AIM OF THE EXERCISE = Copy each line of the data below with the word "that".

CAD and scene scripts:
□ □ □ □ □

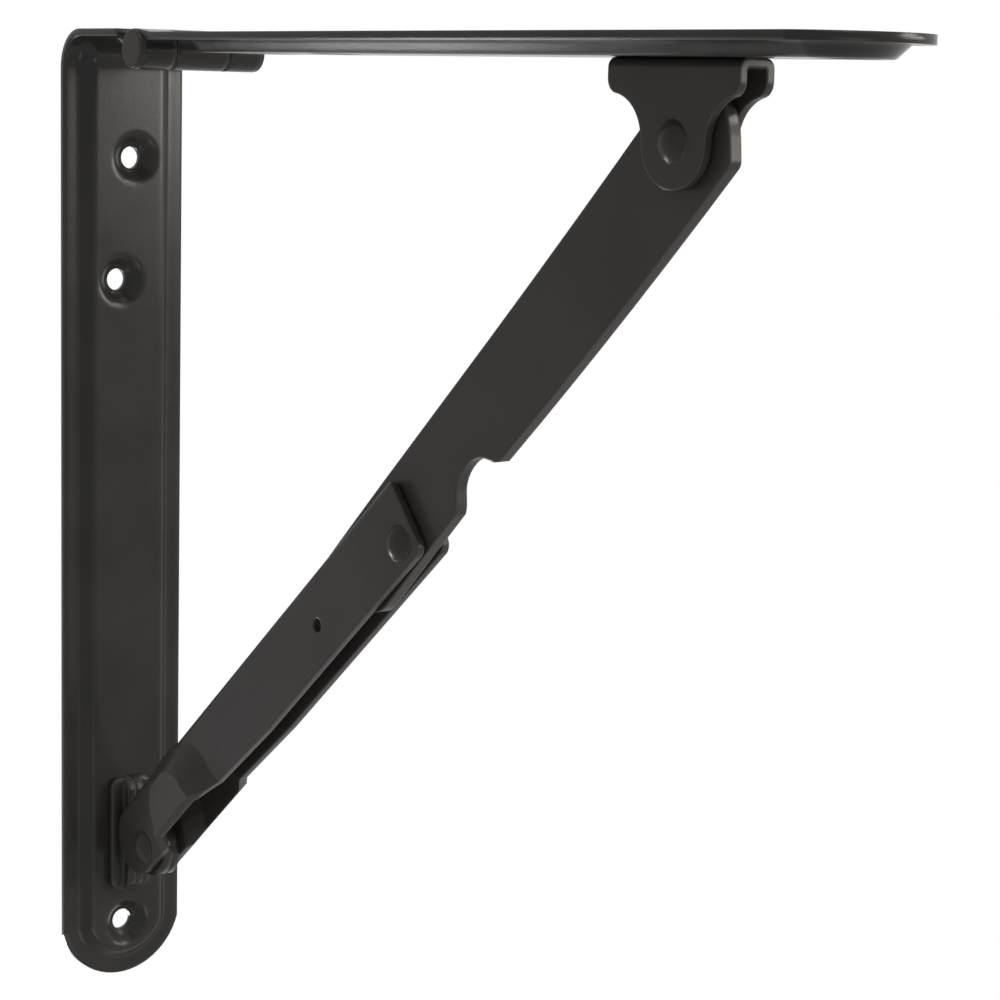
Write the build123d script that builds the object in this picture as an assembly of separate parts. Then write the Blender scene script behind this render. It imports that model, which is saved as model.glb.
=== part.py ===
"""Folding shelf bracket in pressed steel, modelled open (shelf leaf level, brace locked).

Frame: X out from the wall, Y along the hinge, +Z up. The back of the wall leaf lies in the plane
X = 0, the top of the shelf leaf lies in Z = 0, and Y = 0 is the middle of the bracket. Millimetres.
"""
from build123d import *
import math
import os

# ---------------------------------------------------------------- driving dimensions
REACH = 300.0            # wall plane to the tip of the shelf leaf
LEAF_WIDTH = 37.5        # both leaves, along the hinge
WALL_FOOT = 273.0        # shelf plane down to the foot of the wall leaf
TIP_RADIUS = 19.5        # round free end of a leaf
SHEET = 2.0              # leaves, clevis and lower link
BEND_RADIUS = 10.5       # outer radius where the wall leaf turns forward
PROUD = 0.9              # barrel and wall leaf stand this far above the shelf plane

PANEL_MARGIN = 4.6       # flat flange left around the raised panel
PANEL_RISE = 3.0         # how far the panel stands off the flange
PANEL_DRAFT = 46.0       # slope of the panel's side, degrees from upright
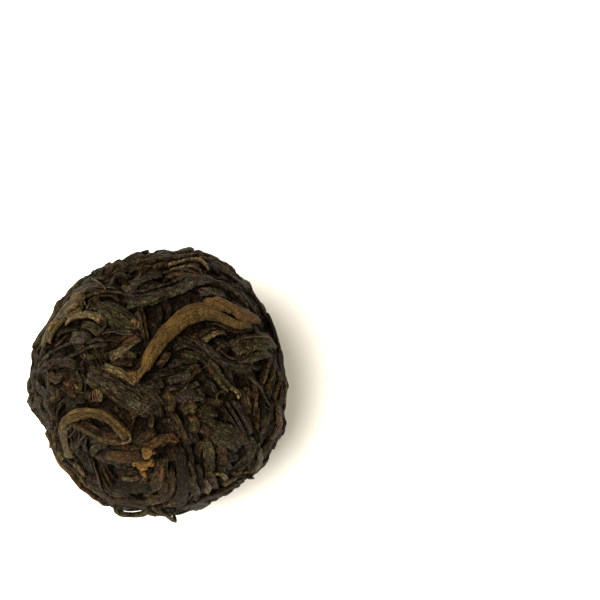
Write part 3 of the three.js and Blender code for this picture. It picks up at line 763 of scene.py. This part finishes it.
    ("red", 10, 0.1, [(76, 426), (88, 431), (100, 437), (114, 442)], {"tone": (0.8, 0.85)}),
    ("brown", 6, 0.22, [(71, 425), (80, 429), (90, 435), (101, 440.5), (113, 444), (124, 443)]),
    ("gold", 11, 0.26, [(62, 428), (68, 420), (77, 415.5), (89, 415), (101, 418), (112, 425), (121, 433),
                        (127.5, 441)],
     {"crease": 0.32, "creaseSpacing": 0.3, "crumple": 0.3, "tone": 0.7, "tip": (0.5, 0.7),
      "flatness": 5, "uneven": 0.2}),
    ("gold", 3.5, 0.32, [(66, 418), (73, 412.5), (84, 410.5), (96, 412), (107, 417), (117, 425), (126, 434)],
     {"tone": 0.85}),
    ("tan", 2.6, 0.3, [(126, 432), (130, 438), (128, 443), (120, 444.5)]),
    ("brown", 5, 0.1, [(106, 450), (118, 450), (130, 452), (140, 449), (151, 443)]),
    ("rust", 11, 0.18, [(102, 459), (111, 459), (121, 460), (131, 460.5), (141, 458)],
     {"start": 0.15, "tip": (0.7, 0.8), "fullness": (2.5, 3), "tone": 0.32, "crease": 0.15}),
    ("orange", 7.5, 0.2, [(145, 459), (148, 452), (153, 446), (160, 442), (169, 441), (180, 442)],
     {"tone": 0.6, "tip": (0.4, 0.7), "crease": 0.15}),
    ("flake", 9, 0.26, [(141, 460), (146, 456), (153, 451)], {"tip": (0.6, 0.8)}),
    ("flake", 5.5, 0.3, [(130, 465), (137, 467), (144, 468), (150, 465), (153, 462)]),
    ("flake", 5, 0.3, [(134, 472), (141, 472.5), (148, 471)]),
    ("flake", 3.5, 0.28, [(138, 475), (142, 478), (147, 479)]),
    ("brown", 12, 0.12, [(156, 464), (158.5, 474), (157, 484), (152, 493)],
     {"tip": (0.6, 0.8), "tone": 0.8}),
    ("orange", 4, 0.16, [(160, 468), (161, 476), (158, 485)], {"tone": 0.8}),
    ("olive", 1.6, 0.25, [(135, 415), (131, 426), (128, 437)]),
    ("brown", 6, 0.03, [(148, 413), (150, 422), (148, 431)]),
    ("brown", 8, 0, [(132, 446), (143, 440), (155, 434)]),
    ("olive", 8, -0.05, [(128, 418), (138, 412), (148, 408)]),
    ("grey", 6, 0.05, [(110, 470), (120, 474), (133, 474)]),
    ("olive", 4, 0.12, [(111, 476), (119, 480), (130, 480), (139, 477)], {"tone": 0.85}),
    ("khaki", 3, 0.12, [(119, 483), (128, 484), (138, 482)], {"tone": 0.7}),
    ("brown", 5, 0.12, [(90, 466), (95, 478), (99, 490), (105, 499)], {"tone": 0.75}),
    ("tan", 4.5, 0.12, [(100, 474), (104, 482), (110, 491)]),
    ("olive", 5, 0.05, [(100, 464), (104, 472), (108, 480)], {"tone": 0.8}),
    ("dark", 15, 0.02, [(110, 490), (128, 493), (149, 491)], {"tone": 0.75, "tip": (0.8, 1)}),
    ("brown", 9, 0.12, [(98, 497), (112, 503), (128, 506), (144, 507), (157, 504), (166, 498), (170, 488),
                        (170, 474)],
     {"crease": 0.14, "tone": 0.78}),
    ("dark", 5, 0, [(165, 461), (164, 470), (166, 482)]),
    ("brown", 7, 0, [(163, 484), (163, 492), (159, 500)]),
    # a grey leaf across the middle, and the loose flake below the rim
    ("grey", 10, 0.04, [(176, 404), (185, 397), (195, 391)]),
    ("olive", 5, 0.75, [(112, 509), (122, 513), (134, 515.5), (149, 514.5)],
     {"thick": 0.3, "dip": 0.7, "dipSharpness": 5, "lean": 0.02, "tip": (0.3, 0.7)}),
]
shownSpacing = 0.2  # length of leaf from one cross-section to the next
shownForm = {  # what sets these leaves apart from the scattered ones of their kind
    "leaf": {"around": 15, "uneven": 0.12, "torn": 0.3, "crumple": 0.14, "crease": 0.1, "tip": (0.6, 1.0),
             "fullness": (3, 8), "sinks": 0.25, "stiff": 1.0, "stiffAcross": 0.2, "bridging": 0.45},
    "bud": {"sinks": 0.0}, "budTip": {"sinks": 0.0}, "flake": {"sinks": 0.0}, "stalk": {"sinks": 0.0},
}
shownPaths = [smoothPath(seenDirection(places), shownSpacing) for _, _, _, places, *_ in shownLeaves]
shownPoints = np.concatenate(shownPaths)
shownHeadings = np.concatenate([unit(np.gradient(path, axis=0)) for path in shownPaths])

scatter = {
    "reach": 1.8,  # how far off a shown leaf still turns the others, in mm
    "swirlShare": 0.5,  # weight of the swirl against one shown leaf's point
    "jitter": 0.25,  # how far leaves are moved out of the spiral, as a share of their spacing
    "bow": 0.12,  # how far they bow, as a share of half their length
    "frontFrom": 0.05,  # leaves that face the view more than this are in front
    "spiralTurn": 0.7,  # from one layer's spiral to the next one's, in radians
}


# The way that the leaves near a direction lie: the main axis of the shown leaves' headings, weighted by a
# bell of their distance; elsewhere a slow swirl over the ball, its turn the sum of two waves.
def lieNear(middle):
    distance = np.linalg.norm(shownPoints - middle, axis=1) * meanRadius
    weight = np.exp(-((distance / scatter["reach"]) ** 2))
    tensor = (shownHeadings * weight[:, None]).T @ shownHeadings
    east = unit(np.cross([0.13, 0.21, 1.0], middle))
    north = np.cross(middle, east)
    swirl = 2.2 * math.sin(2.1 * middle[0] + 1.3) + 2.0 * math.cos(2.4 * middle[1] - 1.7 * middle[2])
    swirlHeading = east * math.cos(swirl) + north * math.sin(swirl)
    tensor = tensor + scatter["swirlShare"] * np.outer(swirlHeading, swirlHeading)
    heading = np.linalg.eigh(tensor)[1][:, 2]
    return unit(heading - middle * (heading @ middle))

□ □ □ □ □

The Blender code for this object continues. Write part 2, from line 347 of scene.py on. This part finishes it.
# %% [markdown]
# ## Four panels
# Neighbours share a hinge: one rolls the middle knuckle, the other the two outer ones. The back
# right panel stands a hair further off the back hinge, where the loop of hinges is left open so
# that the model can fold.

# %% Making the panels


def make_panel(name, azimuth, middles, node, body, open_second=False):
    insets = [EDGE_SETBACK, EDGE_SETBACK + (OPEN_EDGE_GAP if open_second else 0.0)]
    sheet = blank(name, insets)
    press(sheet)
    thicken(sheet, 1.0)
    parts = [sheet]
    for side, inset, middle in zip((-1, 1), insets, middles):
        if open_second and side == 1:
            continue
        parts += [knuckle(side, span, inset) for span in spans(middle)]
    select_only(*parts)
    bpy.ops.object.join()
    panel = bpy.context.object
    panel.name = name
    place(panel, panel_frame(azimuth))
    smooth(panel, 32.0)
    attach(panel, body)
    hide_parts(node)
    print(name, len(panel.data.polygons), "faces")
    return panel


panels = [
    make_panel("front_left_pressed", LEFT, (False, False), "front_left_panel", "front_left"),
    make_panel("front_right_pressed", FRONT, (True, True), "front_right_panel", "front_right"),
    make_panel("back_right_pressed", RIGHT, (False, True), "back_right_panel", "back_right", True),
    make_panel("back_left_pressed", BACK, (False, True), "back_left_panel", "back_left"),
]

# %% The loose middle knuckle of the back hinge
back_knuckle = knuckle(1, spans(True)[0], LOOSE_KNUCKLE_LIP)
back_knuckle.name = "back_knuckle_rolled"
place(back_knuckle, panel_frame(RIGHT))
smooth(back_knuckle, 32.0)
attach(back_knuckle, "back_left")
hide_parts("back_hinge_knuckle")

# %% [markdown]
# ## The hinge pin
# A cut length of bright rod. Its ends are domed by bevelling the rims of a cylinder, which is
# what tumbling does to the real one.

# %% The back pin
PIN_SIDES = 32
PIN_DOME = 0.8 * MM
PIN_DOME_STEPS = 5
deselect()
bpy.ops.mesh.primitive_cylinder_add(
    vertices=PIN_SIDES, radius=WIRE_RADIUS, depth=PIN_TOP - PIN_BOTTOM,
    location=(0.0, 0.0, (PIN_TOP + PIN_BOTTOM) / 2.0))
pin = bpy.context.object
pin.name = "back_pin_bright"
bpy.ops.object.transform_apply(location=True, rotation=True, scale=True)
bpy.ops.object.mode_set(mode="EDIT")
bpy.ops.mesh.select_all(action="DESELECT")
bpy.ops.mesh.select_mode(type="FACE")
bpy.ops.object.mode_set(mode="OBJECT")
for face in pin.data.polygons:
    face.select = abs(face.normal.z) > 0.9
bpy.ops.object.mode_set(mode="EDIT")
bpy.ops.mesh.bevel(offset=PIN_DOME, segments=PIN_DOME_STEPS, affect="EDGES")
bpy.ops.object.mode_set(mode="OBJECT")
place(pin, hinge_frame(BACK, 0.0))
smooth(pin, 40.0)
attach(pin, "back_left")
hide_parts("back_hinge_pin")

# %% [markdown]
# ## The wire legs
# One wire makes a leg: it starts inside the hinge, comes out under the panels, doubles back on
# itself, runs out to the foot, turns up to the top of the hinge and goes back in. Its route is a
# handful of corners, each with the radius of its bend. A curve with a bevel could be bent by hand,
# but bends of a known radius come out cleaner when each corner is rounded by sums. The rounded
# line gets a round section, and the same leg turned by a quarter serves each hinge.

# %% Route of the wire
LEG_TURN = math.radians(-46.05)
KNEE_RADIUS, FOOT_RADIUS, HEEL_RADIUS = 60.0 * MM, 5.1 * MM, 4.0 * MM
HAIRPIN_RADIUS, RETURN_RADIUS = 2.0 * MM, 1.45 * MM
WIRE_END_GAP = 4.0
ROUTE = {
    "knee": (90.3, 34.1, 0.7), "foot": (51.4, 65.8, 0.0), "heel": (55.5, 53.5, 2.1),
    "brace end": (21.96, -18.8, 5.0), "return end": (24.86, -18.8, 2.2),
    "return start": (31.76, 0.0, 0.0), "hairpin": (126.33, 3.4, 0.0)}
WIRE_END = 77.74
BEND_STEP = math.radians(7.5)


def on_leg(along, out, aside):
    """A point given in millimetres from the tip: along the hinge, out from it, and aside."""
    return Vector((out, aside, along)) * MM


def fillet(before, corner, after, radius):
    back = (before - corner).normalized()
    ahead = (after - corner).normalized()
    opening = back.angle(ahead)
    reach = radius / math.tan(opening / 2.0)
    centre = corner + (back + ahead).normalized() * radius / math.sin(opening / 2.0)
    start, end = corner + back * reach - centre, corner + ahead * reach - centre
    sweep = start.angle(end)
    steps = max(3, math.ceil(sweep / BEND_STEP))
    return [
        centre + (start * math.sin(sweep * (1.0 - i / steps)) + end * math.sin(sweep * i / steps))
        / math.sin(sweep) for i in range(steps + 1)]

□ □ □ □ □

RESPONSE =
Write the build123d script that builds the object in this picture as an assembly of separate parts. Then write the Blender scene script behind this render. It imports that model, which is saved as model.glb.
    "frontFrom": 0.05,  # leaves that face the view more than this are in front
# The way that the leaves near a direction lie: the main axis of the shown leaves' headings, weighted by a
# that the model can fold.